Ce tome fait suite à Piègés ! (épisodes 79 à 84) qu'il faut avoir lu avant. Dans la mesure où il s'agit d'une histoire suivant les personnages sur le long terme, il vaut mieux avoir commencé par le premier tome. Celui-ci comprend les épisodes 85 à 90, initialement parus en 2011, écrits par Robert Kirkman, dessinés et encrés par Charlie Adlard, les nuances de gris ayant été apposées par Cliff Rathburn.


Il est temps pour les survivants de se livrer à la déplaisante tâche de nettoyage : brûler les cadavres des zombies encombrants les rues de la zone pavillonnaire d'Alexandria. Pendant ce temps-là, Rick est au chevet de son fils qui est dans le coma. Puis le temps est venu pour plusieurs personnages de mettre les choses au point. Spencer essaye de renouer le contact avec Andrea. Maggie Greene explique ce qu'elle ressent à Glenn. Rosita Espinosa explique à Abraham Ford qu'elle a bien compris ce qui se passe avec Holly. Rick Grimes avoue à la docteure Denise Cloyd ce qu'il a fait subir à Jessie à cause de Ron. Le temps est venu d'enterrer les morts.


À la suite de la cérémonie funèbre, Rick Grimes s'adresse à une partie de la communauté et explique comment il envisage la suite. Il ne fait plus aucun doute qu'il est devenu le chef de cette communauté. Il leur propose de voir les choses à plus long terme. Cela passe par renforcer la clôture, s'entraîner au tir, recommencer à fouiller les alentours pour voir s'il reste des choses récupérables, et envisager des fortifications. Rosita Espinosa finit par emménager avec quelqu'un d'autre assez inattendu. La docteure s'avère incapable de se prononcer quant au pronostic de Carl. Nicholas supporte de plus ne plus mal sa position subalterne de manœuvre. Spencer effectue une deuxième tentative de rabibochage avec Andrea.

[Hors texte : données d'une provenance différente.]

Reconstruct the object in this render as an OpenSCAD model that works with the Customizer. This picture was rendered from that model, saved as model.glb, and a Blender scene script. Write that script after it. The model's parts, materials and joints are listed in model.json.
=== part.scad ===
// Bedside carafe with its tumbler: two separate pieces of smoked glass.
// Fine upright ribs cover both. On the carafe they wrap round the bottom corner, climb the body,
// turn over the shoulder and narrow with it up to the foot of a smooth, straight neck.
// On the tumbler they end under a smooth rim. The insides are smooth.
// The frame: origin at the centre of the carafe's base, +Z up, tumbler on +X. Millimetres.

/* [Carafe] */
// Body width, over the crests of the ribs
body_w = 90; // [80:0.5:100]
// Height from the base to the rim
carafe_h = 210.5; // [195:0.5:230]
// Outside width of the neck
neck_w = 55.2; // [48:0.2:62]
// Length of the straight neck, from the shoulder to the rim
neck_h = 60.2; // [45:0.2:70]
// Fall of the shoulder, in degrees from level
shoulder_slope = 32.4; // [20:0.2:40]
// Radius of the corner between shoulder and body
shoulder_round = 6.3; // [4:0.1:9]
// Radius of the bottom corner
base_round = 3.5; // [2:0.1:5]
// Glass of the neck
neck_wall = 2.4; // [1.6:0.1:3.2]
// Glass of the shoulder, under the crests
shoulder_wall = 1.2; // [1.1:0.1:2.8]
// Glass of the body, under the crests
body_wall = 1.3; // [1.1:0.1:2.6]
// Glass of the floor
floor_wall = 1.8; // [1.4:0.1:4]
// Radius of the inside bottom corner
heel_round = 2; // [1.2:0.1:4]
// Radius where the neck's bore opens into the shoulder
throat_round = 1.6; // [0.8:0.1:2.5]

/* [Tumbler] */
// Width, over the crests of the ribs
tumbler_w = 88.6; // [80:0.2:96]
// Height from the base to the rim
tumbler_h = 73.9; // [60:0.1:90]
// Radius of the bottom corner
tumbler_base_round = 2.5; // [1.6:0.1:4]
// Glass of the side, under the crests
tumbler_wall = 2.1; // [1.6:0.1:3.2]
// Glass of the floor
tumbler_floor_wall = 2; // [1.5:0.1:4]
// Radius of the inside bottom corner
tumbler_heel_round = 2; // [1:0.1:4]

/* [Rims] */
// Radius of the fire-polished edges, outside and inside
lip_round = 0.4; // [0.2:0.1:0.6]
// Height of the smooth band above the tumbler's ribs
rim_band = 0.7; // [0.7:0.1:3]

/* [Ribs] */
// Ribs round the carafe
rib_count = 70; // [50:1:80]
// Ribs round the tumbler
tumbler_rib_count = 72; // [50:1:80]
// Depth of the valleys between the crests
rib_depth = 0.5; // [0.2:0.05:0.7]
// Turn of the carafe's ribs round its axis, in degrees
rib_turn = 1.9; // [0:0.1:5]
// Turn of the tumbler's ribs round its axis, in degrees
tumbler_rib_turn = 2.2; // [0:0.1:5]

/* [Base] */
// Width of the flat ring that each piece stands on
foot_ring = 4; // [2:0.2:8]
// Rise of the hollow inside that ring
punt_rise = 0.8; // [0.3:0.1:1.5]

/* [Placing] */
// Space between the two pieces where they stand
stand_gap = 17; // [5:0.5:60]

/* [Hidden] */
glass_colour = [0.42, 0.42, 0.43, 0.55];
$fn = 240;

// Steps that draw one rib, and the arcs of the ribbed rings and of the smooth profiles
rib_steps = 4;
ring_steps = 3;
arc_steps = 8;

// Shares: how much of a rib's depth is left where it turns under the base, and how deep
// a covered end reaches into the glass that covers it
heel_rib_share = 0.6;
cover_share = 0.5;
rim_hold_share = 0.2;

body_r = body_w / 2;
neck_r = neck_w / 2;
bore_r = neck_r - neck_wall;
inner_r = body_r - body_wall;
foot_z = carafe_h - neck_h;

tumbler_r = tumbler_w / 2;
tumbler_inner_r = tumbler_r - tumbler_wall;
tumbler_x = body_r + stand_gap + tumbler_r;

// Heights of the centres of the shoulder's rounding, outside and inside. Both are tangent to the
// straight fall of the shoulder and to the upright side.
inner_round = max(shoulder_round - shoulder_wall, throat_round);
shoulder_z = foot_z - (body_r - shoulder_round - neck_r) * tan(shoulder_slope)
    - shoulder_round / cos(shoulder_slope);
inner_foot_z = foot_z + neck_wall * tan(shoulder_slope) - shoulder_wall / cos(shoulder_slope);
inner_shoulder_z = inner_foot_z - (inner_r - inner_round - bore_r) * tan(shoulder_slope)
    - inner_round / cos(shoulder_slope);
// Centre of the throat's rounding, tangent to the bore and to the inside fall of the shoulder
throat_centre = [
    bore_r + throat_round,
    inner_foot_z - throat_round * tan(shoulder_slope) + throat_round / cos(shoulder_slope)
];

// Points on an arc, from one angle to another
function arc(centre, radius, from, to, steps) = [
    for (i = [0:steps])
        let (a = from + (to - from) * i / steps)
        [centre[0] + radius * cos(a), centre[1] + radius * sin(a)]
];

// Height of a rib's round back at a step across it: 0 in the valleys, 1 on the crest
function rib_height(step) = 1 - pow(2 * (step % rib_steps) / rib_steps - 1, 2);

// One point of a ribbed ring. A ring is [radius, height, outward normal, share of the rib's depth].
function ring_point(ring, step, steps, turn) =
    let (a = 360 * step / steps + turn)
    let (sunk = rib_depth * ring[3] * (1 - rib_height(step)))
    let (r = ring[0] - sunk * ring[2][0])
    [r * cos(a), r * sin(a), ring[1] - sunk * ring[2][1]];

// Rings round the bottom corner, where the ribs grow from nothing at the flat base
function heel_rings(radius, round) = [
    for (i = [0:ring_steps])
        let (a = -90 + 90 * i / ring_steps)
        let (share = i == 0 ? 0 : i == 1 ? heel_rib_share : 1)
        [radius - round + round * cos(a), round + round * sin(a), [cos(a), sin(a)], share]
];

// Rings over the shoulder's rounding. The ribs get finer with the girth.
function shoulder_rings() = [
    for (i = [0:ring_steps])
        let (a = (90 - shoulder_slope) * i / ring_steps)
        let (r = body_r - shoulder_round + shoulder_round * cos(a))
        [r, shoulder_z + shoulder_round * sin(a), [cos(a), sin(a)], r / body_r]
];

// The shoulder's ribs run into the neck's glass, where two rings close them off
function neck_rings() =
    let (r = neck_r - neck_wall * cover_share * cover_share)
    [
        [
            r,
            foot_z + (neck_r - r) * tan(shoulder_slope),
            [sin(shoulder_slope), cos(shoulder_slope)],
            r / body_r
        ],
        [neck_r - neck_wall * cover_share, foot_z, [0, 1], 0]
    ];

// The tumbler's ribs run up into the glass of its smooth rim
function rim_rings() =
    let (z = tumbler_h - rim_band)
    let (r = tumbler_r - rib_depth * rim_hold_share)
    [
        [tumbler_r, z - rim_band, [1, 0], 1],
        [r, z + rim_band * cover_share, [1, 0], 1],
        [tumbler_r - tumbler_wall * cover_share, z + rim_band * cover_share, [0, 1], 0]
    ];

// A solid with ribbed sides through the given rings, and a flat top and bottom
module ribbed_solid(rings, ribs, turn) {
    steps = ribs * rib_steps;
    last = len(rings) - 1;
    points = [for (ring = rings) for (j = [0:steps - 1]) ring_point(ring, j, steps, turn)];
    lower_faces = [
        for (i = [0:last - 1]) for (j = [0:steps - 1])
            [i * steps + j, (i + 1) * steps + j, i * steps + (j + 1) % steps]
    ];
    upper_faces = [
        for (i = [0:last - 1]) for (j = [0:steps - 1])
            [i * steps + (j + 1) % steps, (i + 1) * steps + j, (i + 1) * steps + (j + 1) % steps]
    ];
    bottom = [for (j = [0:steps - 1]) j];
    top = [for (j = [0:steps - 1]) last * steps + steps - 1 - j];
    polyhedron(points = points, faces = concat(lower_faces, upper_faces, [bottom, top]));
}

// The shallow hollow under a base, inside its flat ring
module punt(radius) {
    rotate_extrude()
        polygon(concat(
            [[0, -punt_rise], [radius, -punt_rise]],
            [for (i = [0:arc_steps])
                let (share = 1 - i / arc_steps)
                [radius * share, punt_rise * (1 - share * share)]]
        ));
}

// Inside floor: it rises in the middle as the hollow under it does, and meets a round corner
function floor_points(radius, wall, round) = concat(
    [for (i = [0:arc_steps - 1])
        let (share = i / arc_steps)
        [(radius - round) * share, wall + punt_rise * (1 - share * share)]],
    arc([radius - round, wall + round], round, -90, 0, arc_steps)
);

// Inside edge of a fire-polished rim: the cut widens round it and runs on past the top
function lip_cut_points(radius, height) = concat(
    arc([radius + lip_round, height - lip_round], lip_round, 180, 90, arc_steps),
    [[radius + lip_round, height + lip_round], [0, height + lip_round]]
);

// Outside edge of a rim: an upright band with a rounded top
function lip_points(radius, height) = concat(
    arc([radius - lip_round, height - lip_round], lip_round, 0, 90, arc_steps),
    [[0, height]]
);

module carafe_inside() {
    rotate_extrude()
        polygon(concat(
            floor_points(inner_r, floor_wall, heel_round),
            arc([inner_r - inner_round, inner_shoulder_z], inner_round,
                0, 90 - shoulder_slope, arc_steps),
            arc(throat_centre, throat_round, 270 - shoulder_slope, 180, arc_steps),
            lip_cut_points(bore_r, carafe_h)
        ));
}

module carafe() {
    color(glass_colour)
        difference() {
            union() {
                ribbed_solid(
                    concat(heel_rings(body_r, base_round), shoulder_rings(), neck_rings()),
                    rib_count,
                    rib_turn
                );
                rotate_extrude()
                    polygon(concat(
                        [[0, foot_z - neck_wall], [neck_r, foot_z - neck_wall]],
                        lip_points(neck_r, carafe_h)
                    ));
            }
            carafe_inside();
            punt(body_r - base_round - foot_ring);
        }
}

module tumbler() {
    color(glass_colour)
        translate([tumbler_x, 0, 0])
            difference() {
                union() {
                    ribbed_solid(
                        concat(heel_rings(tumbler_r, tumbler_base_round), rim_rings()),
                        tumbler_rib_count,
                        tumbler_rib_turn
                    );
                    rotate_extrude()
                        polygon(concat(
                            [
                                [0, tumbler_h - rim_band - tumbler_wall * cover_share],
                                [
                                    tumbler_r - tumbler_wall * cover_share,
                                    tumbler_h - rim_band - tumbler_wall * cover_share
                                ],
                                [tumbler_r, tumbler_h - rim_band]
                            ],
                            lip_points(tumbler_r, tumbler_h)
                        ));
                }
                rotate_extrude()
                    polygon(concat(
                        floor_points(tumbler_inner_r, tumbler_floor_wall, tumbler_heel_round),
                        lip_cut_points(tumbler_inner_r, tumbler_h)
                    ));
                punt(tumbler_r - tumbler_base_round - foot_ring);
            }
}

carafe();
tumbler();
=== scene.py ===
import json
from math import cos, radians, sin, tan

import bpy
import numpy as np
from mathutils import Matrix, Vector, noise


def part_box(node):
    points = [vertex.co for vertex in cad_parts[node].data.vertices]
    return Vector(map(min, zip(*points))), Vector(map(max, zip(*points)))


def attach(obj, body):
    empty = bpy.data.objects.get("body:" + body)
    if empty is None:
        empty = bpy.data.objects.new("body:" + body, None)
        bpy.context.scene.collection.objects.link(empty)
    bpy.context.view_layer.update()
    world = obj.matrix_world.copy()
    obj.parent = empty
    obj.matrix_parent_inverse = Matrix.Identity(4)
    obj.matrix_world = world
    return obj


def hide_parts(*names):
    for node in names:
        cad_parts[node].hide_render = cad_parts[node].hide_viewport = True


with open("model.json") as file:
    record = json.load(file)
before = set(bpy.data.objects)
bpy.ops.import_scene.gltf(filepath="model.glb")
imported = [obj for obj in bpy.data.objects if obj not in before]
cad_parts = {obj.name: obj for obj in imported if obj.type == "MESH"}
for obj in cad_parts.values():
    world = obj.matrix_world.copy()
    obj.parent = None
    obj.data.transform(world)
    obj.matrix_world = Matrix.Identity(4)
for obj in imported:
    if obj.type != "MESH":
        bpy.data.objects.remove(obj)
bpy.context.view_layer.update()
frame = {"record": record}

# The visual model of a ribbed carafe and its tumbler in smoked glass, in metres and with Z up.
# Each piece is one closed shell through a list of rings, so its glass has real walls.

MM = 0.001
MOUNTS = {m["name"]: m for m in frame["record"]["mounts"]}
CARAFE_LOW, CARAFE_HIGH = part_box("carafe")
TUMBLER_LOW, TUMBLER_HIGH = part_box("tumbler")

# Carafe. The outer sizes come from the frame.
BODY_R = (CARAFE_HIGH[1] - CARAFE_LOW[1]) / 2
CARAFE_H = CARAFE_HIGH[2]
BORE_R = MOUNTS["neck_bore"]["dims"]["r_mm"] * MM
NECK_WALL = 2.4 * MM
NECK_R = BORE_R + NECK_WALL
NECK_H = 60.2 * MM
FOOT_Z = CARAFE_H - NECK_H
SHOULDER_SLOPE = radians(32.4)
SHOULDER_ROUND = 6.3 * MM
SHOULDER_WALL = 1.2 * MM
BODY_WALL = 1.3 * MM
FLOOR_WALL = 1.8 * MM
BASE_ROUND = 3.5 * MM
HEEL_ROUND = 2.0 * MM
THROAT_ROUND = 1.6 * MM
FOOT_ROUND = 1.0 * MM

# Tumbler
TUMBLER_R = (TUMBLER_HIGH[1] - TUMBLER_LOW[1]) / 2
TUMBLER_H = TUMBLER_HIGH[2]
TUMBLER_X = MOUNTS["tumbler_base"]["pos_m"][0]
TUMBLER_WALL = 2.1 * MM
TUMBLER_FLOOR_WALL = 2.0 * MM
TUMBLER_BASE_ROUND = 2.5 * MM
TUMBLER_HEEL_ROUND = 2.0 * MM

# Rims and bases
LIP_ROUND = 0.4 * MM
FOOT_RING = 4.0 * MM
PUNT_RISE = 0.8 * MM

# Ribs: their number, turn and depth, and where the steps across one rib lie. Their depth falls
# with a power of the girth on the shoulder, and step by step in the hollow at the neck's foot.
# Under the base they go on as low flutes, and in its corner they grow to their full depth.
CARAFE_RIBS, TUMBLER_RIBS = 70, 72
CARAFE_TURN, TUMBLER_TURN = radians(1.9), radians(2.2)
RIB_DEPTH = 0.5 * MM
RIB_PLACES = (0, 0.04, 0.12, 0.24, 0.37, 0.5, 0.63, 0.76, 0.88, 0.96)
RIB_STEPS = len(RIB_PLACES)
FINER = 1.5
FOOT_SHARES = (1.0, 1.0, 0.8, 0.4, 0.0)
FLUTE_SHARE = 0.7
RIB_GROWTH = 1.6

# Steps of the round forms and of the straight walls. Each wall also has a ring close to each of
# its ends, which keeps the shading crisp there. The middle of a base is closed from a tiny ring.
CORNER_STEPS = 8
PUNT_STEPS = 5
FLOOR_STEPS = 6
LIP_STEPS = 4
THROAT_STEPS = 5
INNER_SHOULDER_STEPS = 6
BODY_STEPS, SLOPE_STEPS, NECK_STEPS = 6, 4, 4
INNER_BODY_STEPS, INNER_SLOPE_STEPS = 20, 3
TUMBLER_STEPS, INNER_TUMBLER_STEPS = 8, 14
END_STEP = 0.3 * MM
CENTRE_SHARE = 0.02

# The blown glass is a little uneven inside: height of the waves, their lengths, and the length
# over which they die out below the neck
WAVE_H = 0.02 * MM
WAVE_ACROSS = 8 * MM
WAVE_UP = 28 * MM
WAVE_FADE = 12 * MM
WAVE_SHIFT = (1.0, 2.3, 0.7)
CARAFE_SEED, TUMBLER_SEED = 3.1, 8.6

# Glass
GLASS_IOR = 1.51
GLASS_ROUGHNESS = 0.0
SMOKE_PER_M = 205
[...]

Décidément, Robert Kirkman continue de bien faire son travail en maintenant le lecteur dans l'expectative. En effet ce dernier n'avait aucune idée de la tournure que prendrait les événements après la survenance d'une vague de zombies dans le tome précédent. Le scénariste a une fois de plus accablé son personnage principal, en s'attaquant à son fils de manière ignoble, dans le tome précédent. Mais il en rajoute encore une couche du fait que Rick a dû trancher la main d'un autre personnage également dans le tome précédent, ce qui fait l'objet d'un développement sous forme de confession dans ce tome. En fonction de sa sensibilité, le lecteur peut réagir de 2 manières. Il peut éprouver une forte empathie pour cet individu à nouveau accablé par un traumatisme conçu sur mesure pour l'éprouver au plus profond de son âme, et s'inquiéter des conséquences des mécanismes psychologiques de défense qu'il est obligé de mettre en place. Charlie Adlard représente Rick avec un visage impassible comme s'il était au-delà de ressentir une émotion, au-delà de sa capacité d'accablement.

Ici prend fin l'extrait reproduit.